The Research School of Astronomy and Astrophysics (RSAA) is The Australian National University’s department of astronomy and astrophysics.
- advance the observational and theoretical frontiers of astronomy and astrophysics, and their enabling technologies
- provide national and international scientific leadership, and
- train outstanding scientists.
The RSAA is located at the Mount Stromlo Observatory (MSO), a 20-minute drive from the main Acton campus of ANU near the centre of Canberra, Australia’s capital city.

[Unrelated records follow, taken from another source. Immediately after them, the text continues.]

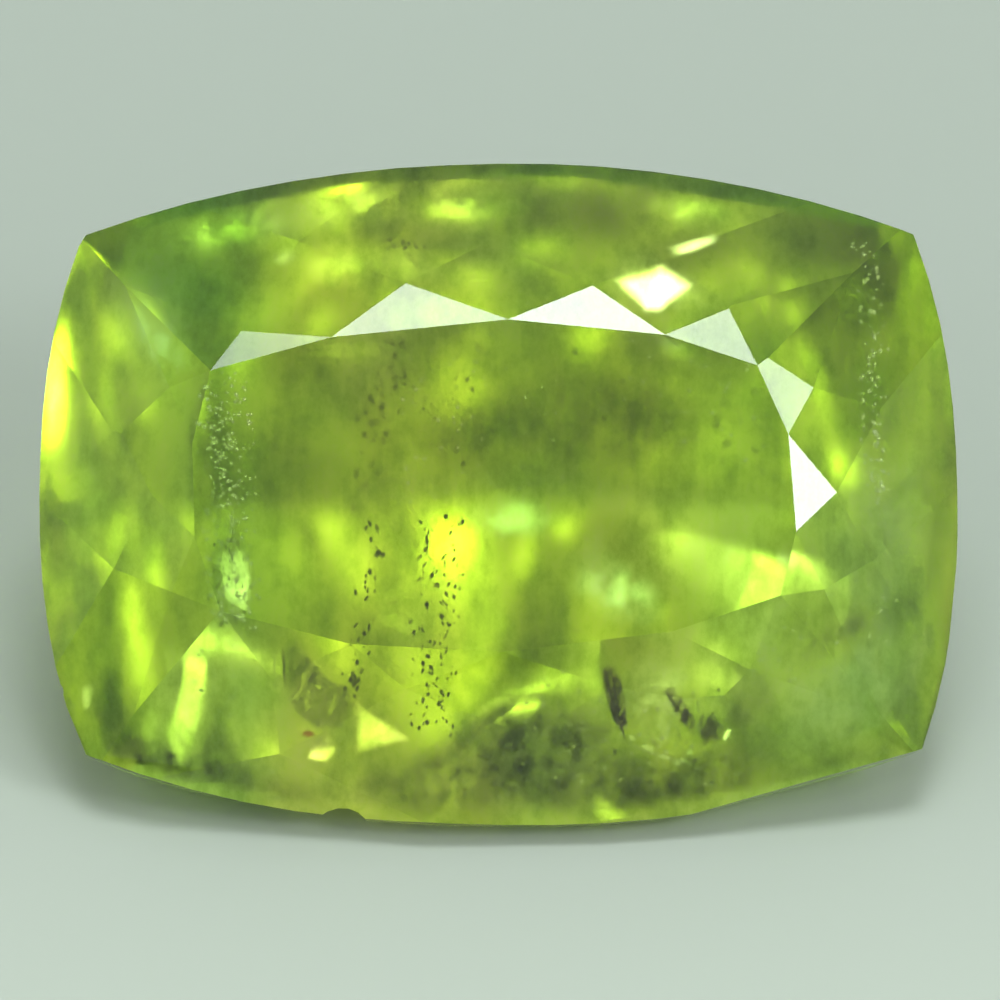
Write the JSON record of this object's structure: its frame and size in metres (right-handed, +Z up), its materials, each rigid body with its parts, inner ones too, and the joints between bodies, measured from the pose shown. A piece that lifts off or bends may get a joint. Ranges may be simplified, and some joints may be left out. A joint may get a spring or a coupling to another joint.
{
  "type": "faceted green beryl gemstone",
  "caption": "Long cushion-cut stone of translucent green crystal with a flat table, faceted crown, thin chipped girdle and deep keeled pavilion.",
  "frame": {"origin": "middle of the underside of the stone's box, on the surface that the stone lies on", "axes": "+X along the stone's length, +Z up, and -Y toward the front, where the tilted table faces"},
  "size_m": [0.018, 0.0102, 0.0092],
  "materials": {
    "beryl": "polished facets, translucent yellow-green, included"
  },
  "bodies": {
    "root": {"beryl": "beryl"}
  },
  "joints": []
}
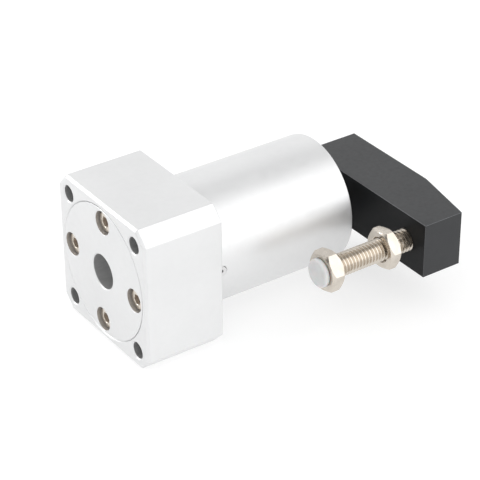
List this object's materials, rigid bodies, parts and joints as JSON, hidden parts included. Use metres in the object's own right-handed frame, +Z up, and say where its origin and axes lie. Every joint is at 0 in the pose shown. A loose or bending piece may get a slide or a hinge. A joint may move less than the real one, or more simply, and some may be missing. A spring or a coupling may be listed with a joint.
{
  "type": "rotary clamp cylinder",
  "caption": "Pneumatic swing clamp: a square-based round barrel whose rod turns and lifts a black clamp arm with a screw-adjusted pad.",
  "frame": {"origin": "bottom centre of the bounding box, with the cylinder lying on one side of its square base", "axes": "+X along the rod axis from the mounting face to the arm, +Z up, and the clamp arm points to -Y at rest"},
  "size_m": [0.0864, 0.059, 0.04],
  "materials": {
    "anodised_body": "satin clear anodised",
    "machined_aluminium": "machined",
    "bright_steel": "ground or bright",
    "nickel_plate": "nickel plated",
    "black_arm": "black oxide, satin",
    "rubber": "moulded",
    "polyurethane": "moulded",
    "bronze": "sintered",
    "pad_plastic": "moulded, slightly clear"
  },
  "bodies": {
    "barrel": {"barrel_body": "anodised_body", "rear_cover": "anodised_body", "rear_cover_o_ring": "rubber", "cover_screw_1": "bright_steel", "cover_screw_2": "bright_steel", "cover_screw_3": "bright_steel", "cover_screw_4": "bright_steel", "guide_ring": "bright_steel", "guide_pin_1": "bright_steel", "guide_pin_2": "bright_steel", "guide_pin_plug_1": "bright_steel", "guide_pin_plug_2": "bright_steel", "gland": "machined_aluminium", "gland_o_ring": "rubber", "rod_bush": "bronze", "rod_seal": "polyurethane", "rod_wiper": "polyurethane", "gland_snap_ring": "bright_steel"},
    "piston": {"piston": "machined_aluminium", "piston_seal": "rubber", "piston_wear_ring": "pad_plastic", "piston_o_ring": "rubber", "piston_bumper_1": "polyurethane", "piston_bumper_2": "polyurethane", "thrust_washer_1": "bronze", "thrust_washer_2": "bronze"},
    "rod": {"guide_shaft": "bright_steel", "piston_rod": "bright_steel", "clamp_arm": "black_arm", "arm_key": "bright_steel", "arm_washer": "bright_steel", "arm_screw": "bright_steel"},
    "nut": {"lock_nut": "nickel_plate"},
    "pad": {"bolt_pad": "pad_plastic"},
    "bolt": {"clamp_bolt": "nickel_plate"}
  },
  "joints": [
    {"name": "rod_stroke", "type": "slide", "parent": "barrel", "child": "piston", "axis": [1, 0, 0], "range_m": [0, 0.013]},
    {"name": "arm_swing", "type": "hinge", "parent": "piston", "child": "rod", "pos_m": [0.02485, 0.00948, 0.02], "axis": [-1, 0, 0], "range_deg": [0, 90]},
    {"name": "nut_run", "type": "slide", "parent": "rod", "child": "nut", "axis": [1, 0, 0], "range_m": [0, 0.005]},
    {"name": "bolt_adjust", "type": "slide", "parent": "rod", "child": "pad", "axis": [1, 0, 0], "range_m": [-0.006, 0.0015]},
    {"name": "bolt_turn", "type": "hinge", "parent": "pad", "child": "bolt", "pos_m": [0.00285, -0.02198, 0.02], "axis": [1, 0, 0], "range_deg": [-2160, 540]}
  ],
  "couplings": [
    {"joint": "arm_swing", "follows": "rod_stroke", "rad_per_m": 120.83},
    {"joint": "bolt_turn", "follows": "bolt_adjust", "rad_per_m": 6283.2}
  ]
}
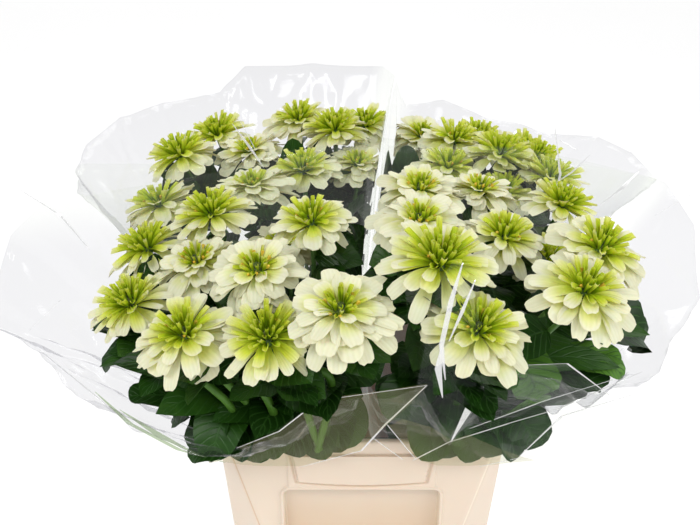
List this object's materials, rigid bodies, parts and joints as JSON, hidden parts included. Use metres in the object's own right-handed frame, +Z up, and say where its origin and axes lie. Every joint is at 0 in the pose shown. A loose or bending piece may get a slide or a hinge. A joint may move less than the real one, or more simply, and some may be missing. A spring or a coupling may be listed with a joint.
{
  "type": "bucket of cut zinnias",
  "caption": "Tapered plastic flower bucket with four clear film sleeves of cut lime and cream zinnias, tied stems and leaves standing in water.",
  "frame": {"origin": "centre of the bucket's flat base", "axes": "+Z up, the bucket's front with its grip lip faces -Y, +X to the right seen from the front"},
  "size_m": [0.754, 0.6486, 0.6203],
  "materials": {
    "bucket_plastic": "satin moulded",
    "water": "clear liquid",
    "clear_film": "glossy clear film",
    "foliage": "soft matte leaf",
    "rubber_band": "matte rubber",
    "petals": "soft matte petal"
  },
  "bodies": {
    "root": {"bucket": "bucket_plastic", "water": "water", "foliage_front_left": "foliage", "band_front_left": "rubber_band", "sleeve_front_left": "clear_film", "foliage_back_left": "foliage", "band_back_left": "rubber_band", "sleeve_back_left": "clear_film", "foliage_front_right": "foliage", "band_front_right": "rubber_band", "sleeve_front_right": "clear_film", "foliage_back_right": "foliage", "band_back_right": "rubber_band", "sleeve_back_right": "clear_film", "bloom_front_left_01": "petals", "bloom_front_left_02": "petals", "bloom_front_left_03": "petals", "bloom_front_left_04": "petals", "bloom_front_left_05": "petals", "bloom_front_left_06": "petals", "bloom_front_left_07": "petals", "bloom_front_left_08": "petals", "bloom_front_left_09": "petals", "bloom_front_left_10": "petals", "bloom_back_left_01": "petals", "bloom_back_left_02": "petals", "bloom_back_left_03": "petals", "bloom_back_left_04": "petals", "bloom_back_left_05": "petals", "bloom_back_left_06": "petals", "bloom_back_left_07": "petals", "bloom_back_left_08": "petals", "bloom_back_left_09": "petals", "bloom_back_left_10": "petals", "bloom_front_right_01": "petals", "bloom_front_right_02": "petals", "bloom_front_right_03": "petals", "bloom_front_right_04": "petals", "bloom_front_right_05": "petals", "bloom_front_right_06": "petals", "bloom_front_right_07": "petals", "bloom_front_right_08": "petals", "bloom_front_right_09": "petals", "bloom_front_right_10": "petals", "bloom_back_right_01": "petals", "bloom_back_right_02": "petals", "bloom_back_right_03": "petals", "bloom_back_right_04": "petals", "bloom_back_right_05": "petals", "bloom_back_right_06": "petals", "bloom_back_right_07": "petals", "bloom_back_right_08": "petals", "bloom_back_right_09": "petals", "bloom_back_right_10": "petals"}
  },
  "joints": []
}
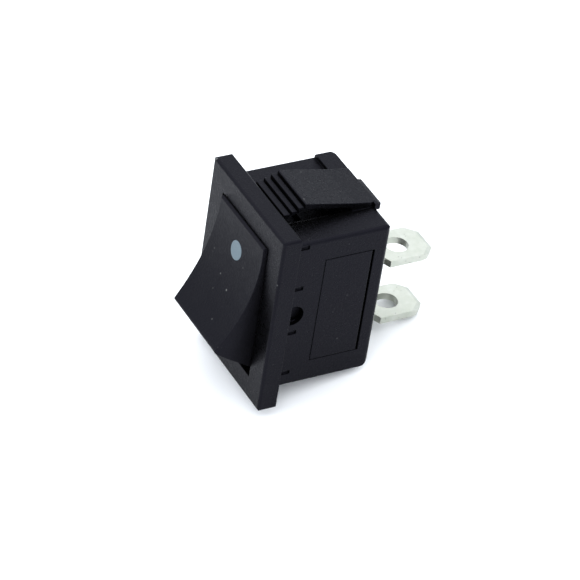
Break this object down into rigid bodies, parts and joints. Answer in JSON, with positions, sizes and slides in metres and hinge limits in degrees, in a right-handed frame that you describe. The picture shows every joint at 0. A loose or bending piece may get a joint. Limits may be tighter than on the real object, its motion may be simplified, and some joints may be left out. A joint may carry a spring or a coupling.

We also operate Australia’s largest optical observatory, which is located near the town of Coonabarabran in the western plains of New South Wales, and hosts telescopes of research groups from around the world as well as those of RSAA and other Australian institutions.
The observing facilities at the MSO itself were damaged by the Canberra bushfires of 18 January 2003, and the only research telescopes at Mount Stromlo today are at the Stromlo Satellite Laser Ranging observatory operated by the space technology company Electro Optic Systems.
Areas of research
- Galactic archaeology - the study of the content, dynamics and evolution of galaxies.
- Cosmology - the study of the contents and evolution of the Universe as a whole.
- Planetary science - the study of the formation and evolution of planets, both in the Solar System but especially around other stars.
- Black hole phenomena - the discovery of the locations of black holes and the study of their interactions with their environments.
In addition, we have a strong program in the design and implementation of advanced scientific instrumentation.
Some facts we are proud of
- RSAA astronomer, Professor Brian Schmidt, was co-recipient of the Nobel Prize for Physics in 2011 for his work at RSAA showing that the cosmos is expanding at an accelerating rate. The only other Australian Nobel Prize in Physics was in 1915, when the Braggs won it for their work on X-ray crystallography.
- RSAA has more staff on the Thomson Reuters list of highly-cited researchers in the field of space science than any other Australian university. The School has been ranked number 10 in the world in Space Science, the only Australian institution in the top twenty.
- RSAA astronomers are members of the national academies of science in Australia, the USA, the UK, the Netherlands and Spain.
- RSAA is leading Australian participation in the billion-dollar, international Giant Magellan Telescope, a next-generation optical telescope having 100 times the sensitivity of the Hubble Space Telescope and delivering 10 times sharper images.
- RSAA designed and built the first two Australian instruments for the international Gemini Observatory, NIFS and GSAOI, which make use of the new technologies of adaptive optics to remove the blurring effects of the Earth’s atmosphere.
- RSAA astronomers are regularly recognised for their innovative teaching methods.
RSAA is a family-friendly environment and strives to achieve a diverse and equitable community.